YOUR INSTRUCTIONS ▸
The first line to copy is the one with "rug = ribbed_face()"; the last is the one with "bpy.data.objects.remove(obj)". Copy each line in that range exactly, leaving out all others.

DATASET RECORDS ▸
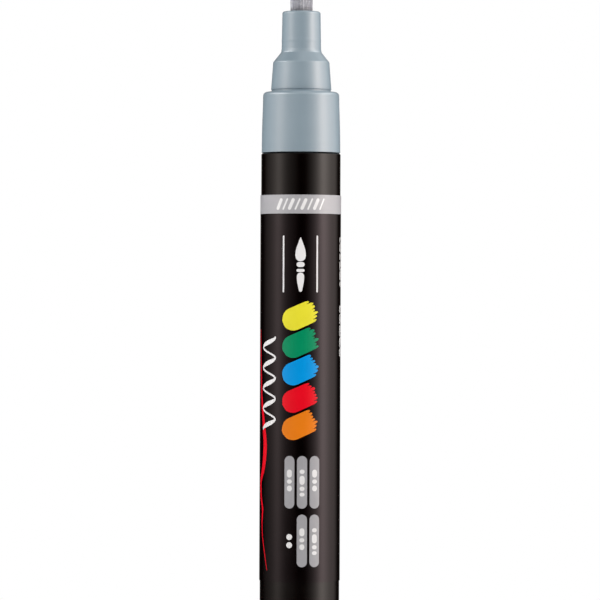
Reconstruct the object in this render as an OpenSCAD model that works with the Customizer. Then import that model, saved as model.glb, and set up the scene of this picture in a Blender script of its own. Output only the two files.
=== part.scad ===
// Brush-tipped paint marker for lettering, with the cap pushed on to its tail.
// Millimetres. +Z runs from the cap's closed end, which it stands on, to the brush.
// The origin is on the axis, at the middle of the cap's closed end.

/* [Barrel] */
// Outer diameter over the printed label
label_d = 15.0; // [14.8:0.1:15.4]
// Thickness of the label film
label_t = 0.1; // [0.06:0.01:0.12]
// Length of the barrel tube
barrel_len = 92; // [88:1:110]
// Radius of the barrel's bore
bore_r = 6.35; // [6.3:0.05:6.4]
// Bare barrel below the label
tail_bare = 12.5; // [8:0.5:16]
// Bare barrel above the label
front_bare = 7.97; // [6:0.01:12]

/* [Nozzle] */
// Height of the nozzle above the barrel
nozzle_len = 26.3; // [25.9:0.1:26.5]
// Radius of the hole that the brush comes out of
mouth_r = 2.35; // [2.35:0.01:2.45]
// Length of the skirt that plugs into the barrel
skirt_len = 9; // [8.5:0.5:9.5]

/* [Brush] */
// Length of brush that stands out of the nozzle
brush_out = 11.7; // [8:0.1:13]
// Radius of the bundle of bristles
brush_r = 2.03; // [1.95:0.01:2.03]
// How far the brush presses in to open the valve
press_travel = 1.5; // [0.5:0.1:1.5]

/* [Cap] */
// Length of the cap
cap_len = 31; // [31:0.5:40]
// Outer radius at the cap's mouth
cap_mouth_r = 7.0; // [6.9:0.05:7.1]
// Outer radius at the cap's closed end
cap_end_r = 6.65; // [6.55:0.05:6.8]
// Width of the pocket clip
clip_w = 4.2; // [3.4:0.2:5]

/* [Mixing ball] */
// Radius of the steel ball that stirs the paint
ball_r = 3.0; // [2:0.25:4]

/* [Hidden] */
$fn = 96;

ink_colour = [0.55, 0.62, 0.67];
black = [0.05, 0.05, 0.05];
silver = [0.75, 0.75, 0.77];
natural = [0.92, 0.92, 0.88];

over = 0.5;          // a cutting shape runs this far past what it cuts
fit = 0.02;          // radial gap of a pushed fit
face_gap = 0.05;     // between faces of two pieces that part from each other

// Heights along the axis
flange_t = 1.45;
barrel_z = cap_len + face_gap + flange_t;
nozzle_z = barrel_z + barrel_len;
label_z = barrel_z + tail_bare;
label_len = barrel_len - tail_bare - front_bare;

// Barrel radii: it is moulded with a slight draft, slimmer at the front than at the tail
barrel_r = label_d / 2 - label_t;
front_r = barrel_r - 0.02;
foot_round = 0.3;
lip_chamfer = 0.34;

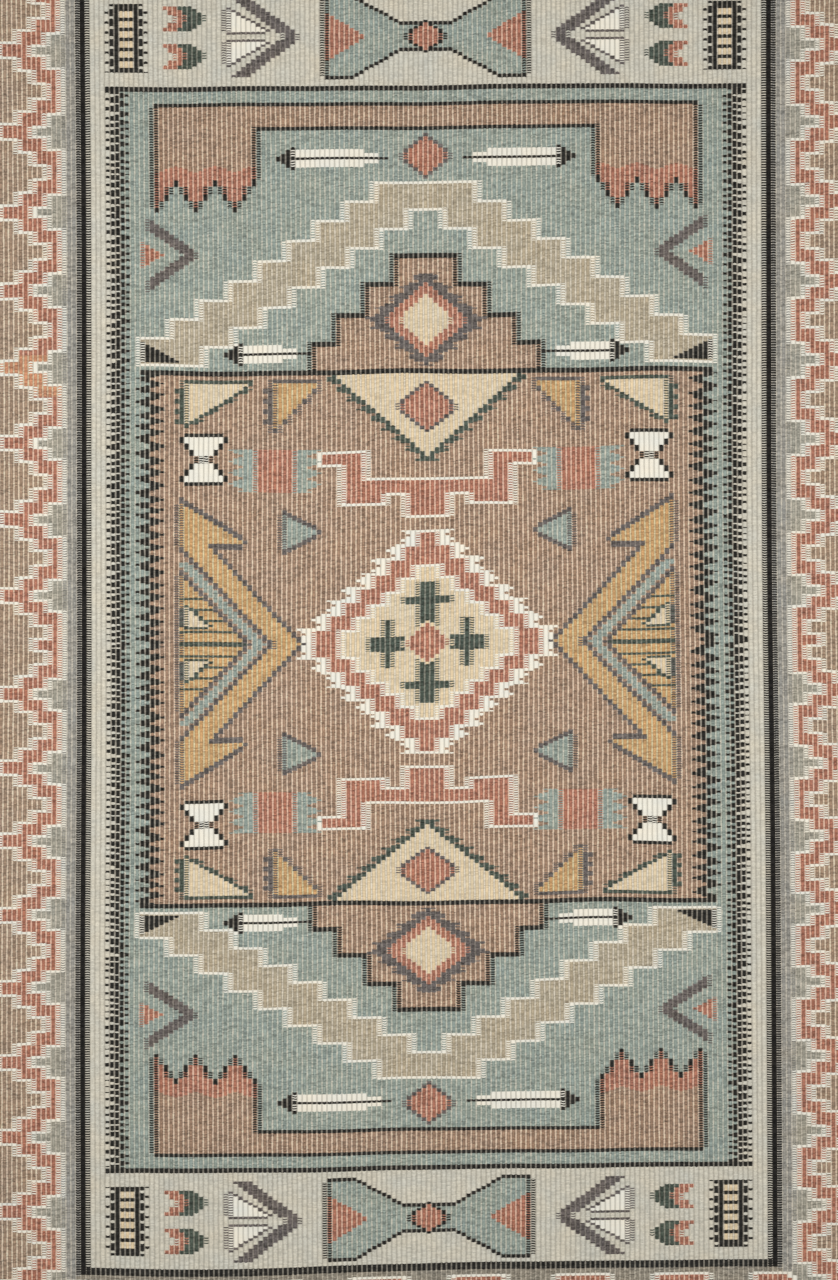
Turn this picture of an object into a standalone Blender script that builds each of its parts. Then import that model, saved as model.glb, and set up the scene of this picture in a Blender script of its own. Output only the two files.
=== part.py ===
"""A flat tapestry-woven wool rug: one thick cloth, lying face up, with a rib along every warp.

Metres, +Z up, +Y towards the rug's upper end. The rug lies on z = 0 with the middle of its box at the origin.
"""

import math

import bmesh
import bpy

# Driving dimensions
RUG_WIDTH = 0.748
RUG_LENGTH = 1.220
RIB_COUNT = 191

# Heights above the surface that the rug lies on
CREST_HEIGHT = 0.0034
VALLEY_HEIGHT = 0.0025
SELVEDGE_HEIGHT = 0.0021

# The cloth rounds down to its selvedges over this much of its length and width
END_ROUNDING = 0.0040
SIDE_ROUNDING = 0.0019
STRETCHES_ALONG = 7

# How unevenly it was woven: the lower end is wider, there is a shallow waist above the middle,
# and the lower end slants up to the right
LOWER_WIDENING = 0.003
WAIST_SHARE = 0.004
WAIST_ABOVE_MIDDLE = 0.3
WAIST_SPACING = 1.9
LOWER_END_SLANT = 0.0029
END_WAVE = 0.0007
END_WAVES_ACROSS = 1.3

# Dusty rose, teal and cream wool, seen together from a distance
WOOL_COLOUR = (0.330, 0.290, 0.235, 1.0)
WOOL_ROUGHNESS = 0.95


def remove_everything():
    """Empties the scene that the script starts in."""
    for thing in list(bpy.data.objects):
        bpy.data.objects.remove(thing, do_unlink=True)


def wool_material():
    """The one material of the solid."""
    material = bpy.data.materials.new("woven_wool")
    material.use_nodes = True
    shader = material.node_tree.nodes["Principled BSDF"]
    shader.inputs["Base Color"].default_value = WOOL_COLOUR
    shader.inputs["Roughness"].default_value = WOOL_ROUGHNESS
    shader.inputs["Metallic"].default_value = 0.0
    material.diffuse_color = WOOL_COLOUR
    return material


def half_width_at(along):
    """Half the rug's width, where along runs from -1 at its lower end to 1 at its upper end."""
    waist = math.cos(math.tau * (WAIST_ABOVE_MIDDLE - along) / WAIST_SPACING)
    return RUG_WIDTH / 2 * (1 - LOWER_WIDENING * along - WAIST_SHARE * waist)


def row_shift(across, along):
    """How far a weft row has strayed along the rug, where across runs from -1 to 1."""
    slant = LOWER_END_SLANT * (1 - along) / 2 * across
    return slant + END_WAVE * math.sin(math.tau * END_WAVES_ACROSS * across / 2)


def column_place(column):
    """Where a column of points lies across the rug: two to a rib, the outermost close to the selvedge."""
    last = 2 * RIB_COUNT
    inset = SIDE_ROUNDING / (RUG_WIDTH / 2)
    if column in (1, last - 1):
        return math.copysign(1 - inset, column - last / 2)
    return 2 * column / last - 1


def row_place(row):
    """Where a row of points lies along the rug: at each end, a little inside it, and evenly between."""
    inset = END_ROUNDING / (RUG_LENGTH / 2)
    if row in (0, STRETCHES_ALONG):
        return math.copysign(1, row - 0.5)
    return (1 - inset) * (2 * (row - 1) / (STRETCHES_ALONG - 2) - 1)


def height_at(column, row):
    """A point's height: selvedge, rib crest or the valley between two ribs."""
    if column in (0, 2 * RIB_COUNT) or row in (0, STRETCHES_ALONG):
        return SELVEDGE_HEIGHT
    return CREST_HEIGHT if column % 2 else VALLEY_HEIGHT


def ribbed_face():
    """The rug's upper face: a grid of points, two columns to a rib, shaped in place."""
    bpy.ops.mesh.primitive_grid_add(x_subdivisions=2 * RIB_COUNT, y_subdivisions=STRETCHES_ALONG, size=2)
    rug = bpy.context.object
    for vertex in rug.data.vertices:
        column = round((vertex.co.x + 1) * RIB_COUNT)
        row = round((vertex.co.y + 1) / 2 * STRETCHES_ALONG)
        across = column_place(column)
        along = row_place(row)
        vertex.co.x = across * half_width_at(along)
        vertex.co.y = along * RUG_LENGTH / 2 + row_shift(across, along)
        vertex.co.z = height_at(column, row)
    return rug


def close_underneath(rug):
    """Drops a wall from the selvedges to the surface and closes the flat underside."""
    mesh = bmesh.new()
    mesh.from_mesh(rug.data)
    rim = [edge for edge in mesh.edges if edge.is_boundary]
    made = bmesh.ops.extrude_edge_only(mesh, edges=rim)["geom"]
    lower_rim = [item for item in made if isinstance(item, bmesh.types.BMVert)]
    for vertex in lower_rim:
        vertex.co.z = 0.0
    rim = [edge for edge in mesh.edges if edge.is_boundary]
    bmesh.ops.holes_fill(mesh, edges=rim, sides=len(rim))
    bmesh.ops.recalc_face_normals(mesh, faces=mesh.faces)
    mesh.to_mesh(rug.data)
    mesh.free()


def centre_on_origin(rug):
    """Moves the points so that the middle of the rug's box is over the origin."""
    for axis in (0, 1):
        places = [vertex.co[axis] for vertex in rug.data.vertices]
        middle = (min(places) + max(places)) / 2
        for vertex in rug.data.vertices:
            vertex.co[axis] -= middle


def build_rug():
    """The woven cloth, in a collection of its own."""
    rug = ribbed_face()
    close_underneath(rug)
    centre_on_origin(rug)
    rug.name = "rug"
    rug.data.name = "rug"
    rug.data.materials.append(wool_material())

    collection = bpy.data.collections.new("navajo_rug")
    bpy.context.scene.collection.children.link(collection)
    for holder in rug.users_collection:
        holder.objects.unlink(rug)
    collection.objects.link(rug)
    return rug


remove_everything()
build_rug()
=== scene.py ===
"""A tapestry-woven wool rug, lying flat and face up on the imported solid's form.

The cloth is charted as a weaver counts it, in warps across and beads of weft along, and then
woven: each run of one yarn on one warp becomes a stretch of that warp's rib, and the whole
cloth is one closed sheet. Every place is worked out from the frame's box and a few real sizes.
"""

from __future__ import annotations

import logging
import math
from collections.abc import Sequence
from dataclasses import dataclass, field
from enum import Enum
from functools import partial
from typing import Any

import bpy
import numpy as np
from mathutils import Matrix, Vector

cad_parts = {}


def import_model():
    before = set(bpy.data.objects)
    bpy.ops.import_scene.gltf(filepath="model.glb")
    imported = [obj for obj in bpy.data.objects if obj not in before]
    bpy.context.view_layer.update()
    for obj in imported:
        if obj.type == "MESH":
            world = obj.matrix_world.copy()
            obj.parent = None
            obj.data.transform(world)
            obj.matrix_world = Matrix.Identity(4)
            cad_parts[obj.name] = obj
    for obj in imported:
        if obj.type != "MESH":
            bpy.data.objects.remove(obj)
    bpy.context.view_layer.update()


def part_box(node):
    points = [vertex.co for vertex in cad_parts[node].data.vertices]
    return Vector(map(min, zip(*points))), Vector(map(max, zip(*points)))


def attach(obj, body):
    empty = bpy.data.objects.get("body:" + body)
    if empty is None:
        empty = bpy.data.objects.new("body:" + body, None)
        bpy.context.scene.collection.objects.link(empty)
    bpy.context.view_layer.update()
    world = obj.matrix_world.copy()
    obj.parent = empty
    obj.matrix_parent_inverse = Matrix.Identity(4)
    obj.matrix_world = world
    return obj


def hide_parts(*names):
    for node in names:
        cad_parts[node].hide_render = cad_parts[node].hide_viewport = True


log = logging.getLogger("rug")

MM = 0.001
Mask = np.ndarray
Point = tuple[float, float]
Colour = tuple[float, float, float, float]
Wave = tuple[float, float, float]


@dataclass(frozen=True)
class Wool:
    """One wool: handspun, dyed and packed hard over the warps.

    Attributes:
        shade: sRGB hex colour of the yarn on a rib's crest.
        warp_line_and_shade: how much the cream warp, under a painted highlight of the yarn, is seen between
            two ribs, and how deep the painted shade down the ribs' sides is, from 0 to 1.
    """

    shade: str
    warp_line_and_shade: float


class Yarn(Enum):
    """The weaver's wools."""

    CREAM = Wool("#d3cebe", 0.18)
    TEAL = Wool("#929d94", 0.64)
    BROWN = Wool("#9b7f6a", 1.00)
    ISLAND_BROWN = Wool("#9f8772", 0.95)
    RUST = Wool("#a9715d", 0.94)
    MUSTARD = Wool("#c69c6c", 0.70)
    IVORY = Wool("#e1cca8", 0.84)
    WHITE = Wool("#f2edde", 0.06)
    TAN = Wool("#b1a48c", 0.72)
    SLATE = Wool("#655e5b", 0.36)
    GREEN = Wool("#495249", 0.50)
    BLACK = Wool("#292825", 0.65)
    LINE_BLACK = Wool("#211f1d", 0.05)
    GREY = Wool("#a09c8e", 0.60)
    BLUE_GREY = Wool("#97948c", 0.58)
    END_GREY = Wool("#8e8678", 0.55)
    PEACH = Wool("#c78d6c", 0.66)
    TOOTH_BLACK = Wool("#272623", 0.85)

    @property
    def code(self) -> int:
        """The yarn's place in the list."""
        return list(Yarn).index(self)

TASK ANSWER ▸
    rug = ribbed_face()
    close_underneath(rug)
    centre_on_origin(rug)
    rug.name = "rug"
    rug.data.name = "rug"
    rug.data.materials.append(wool_material())

    collection = bpy.data.collections.new("navajo_rug")
    bpy.context.scene.collection.children.link(collection)
    for holder in rug.users_collection:
        holder.objects.unlink(rug)
    collection.objects.link(rug)
    return rug


remove_everything()
build_rug()
=== scene.py ===
"""A tapestry-woven wool rug, lying flat and face up on the imported solid's form.

The cloth is charted as a weaver counts it, in warps across and beads of weft along, and then
woven: each run of one yarn on one warp becomes a stretch of that warp's rib, and the whole
cloth is one closed sheet. Every place is worked out from the frame's box and a few real sizes.
"""

from __future__ import annotations

import logging
import math
from collections.abc import Sequence
from dataclasses import dataclass, field
from enum import Enum
from functools import partial
from typing import Any

import bpy
import numpy as np
from mathutils import Matrix, Vector

cad_parts = {}


def import_model():
    before = set(bpy.data.objects)
    bpy.ops.import_scene.gltf(filepath="model.glb")
    imported = [obj for obj in bpy.data.objects if obj not in before]
    bpy.context.view_layer.update()
    for obj in imported:
        if obj.type == "MESH":
            world = obj.matrix_world.copy()
            obj.parent = None
            obj.data.transform(world)
            obj.matrix_world = Matrix.Identity(4)
            cad_parts[obj.name] = obj
    for obj in imported:
        if obj.type != "MESH":
            bpy.data.objects.remove(obj)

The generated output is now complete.